▸ **WHAT YOU NEED TO DO**
Show all lines of the listing that hold the word "materials".
+ + + + + + +
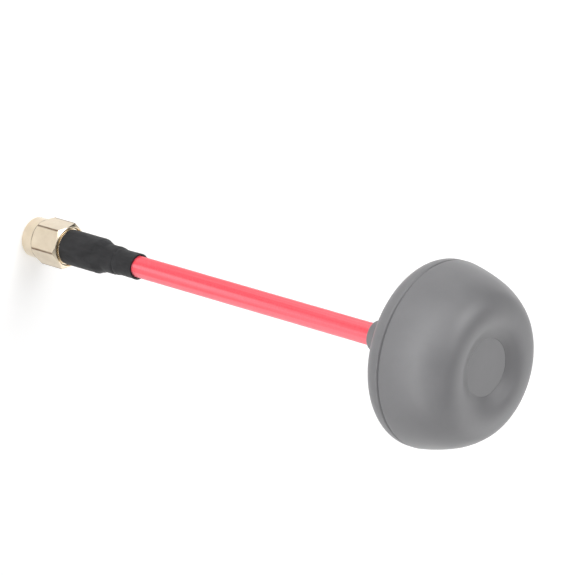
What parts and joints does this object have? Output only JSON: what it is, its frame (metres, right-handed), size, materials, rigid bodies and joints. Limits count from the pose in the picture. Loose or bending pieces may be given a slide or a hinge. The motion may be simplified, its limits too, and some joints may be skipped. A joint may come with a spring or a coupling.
{
  "type": "mushroom antenna",
  "caption": "Mushroom antenna: domed plastic radome on a short rigid coaxial stem that ends in a threaded plug with a free-turning hexagon coupling nut.",
  "frame": {"origin": "centre of the coupling nut's front face, where the plug meets its socket", "axes": "+Z along the antenna's axis from the plug to the crown of the dome; +X through a corner of the nut's hexagon; +Y through a flat of it"},
  "size_m": [0.034, 0.034, 0.1138],
  "materials": {
    "gold_plate": "polished gold plating on brass",
    "spring_bronze": "plain spring bronze",
    "gasket_rubber": "matt silicone rubber",
    "ptfe": "waxy white PTFE",
    "solder": "bright solder",
    "silvered_wire": "silver-plated wire",
    "tinned_copper": "tinned copper tube",
    "red_sheath": "satin red sheath",
    "black_shrink": "satin black shrink tube",
    "grey_plastic": "semi-gloss moulded plastic",
    "adhesive": "clear set adhesive",
    "copper_wire": "enamelled copper wire"
  },
  "bodies": {
    "antenna": {"connector_body": "gold_plate", "nut_retaining_ring": "spring_bronze", "nut_gasket": "gasket_rubber", "connector_insulator": "ptfe", "centre_pin": "gold_plate", "cable_ferrule": "gold_plate", "ferrule_solder": "solder", "coax_inner": "silvered_wire", "coax_dielectric": "ptfe", "coax_shield": "tinned_copper", "stem_sheath": "red_sheath", "heat_shrink_sleeve": "black_shrink", "radome_base": "grey_plastic", "radome_cap": "grey_plastic", "boss_adhesive": "adhesive", "radiator_lobe_1": "copper_wire", "radiator_lobe_2": "copper_wire", "radiator_lobe_3": "copper_wire", "feed_solder": "solder", "shield_solder": "solder"},
    "nut": {"coupling_nut": "gold_plate"}
  },
  "joints": [
    {"name": "nut_spin", "type": "hinge", "parent": "antenna", "child": "nut", "pos_m": [0, 0, 0.0045], "axis": [0, 0, 1], "continuous": true}
  ]
}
+ + + + + + +
▸ **EXERCISE RESPONSE**
What parts and joints does this object have? Output only JSON: what it is, its frame (metres, right-handed), size, materials, rigid bodies and joints. Limits count from the pose in the picture. Loose or bending pieces may be given a slide or a hinge. The motion may be simplified, its limits too, and some joints may be skipped. A joint may come with a spring or a coupling.
  "materials": {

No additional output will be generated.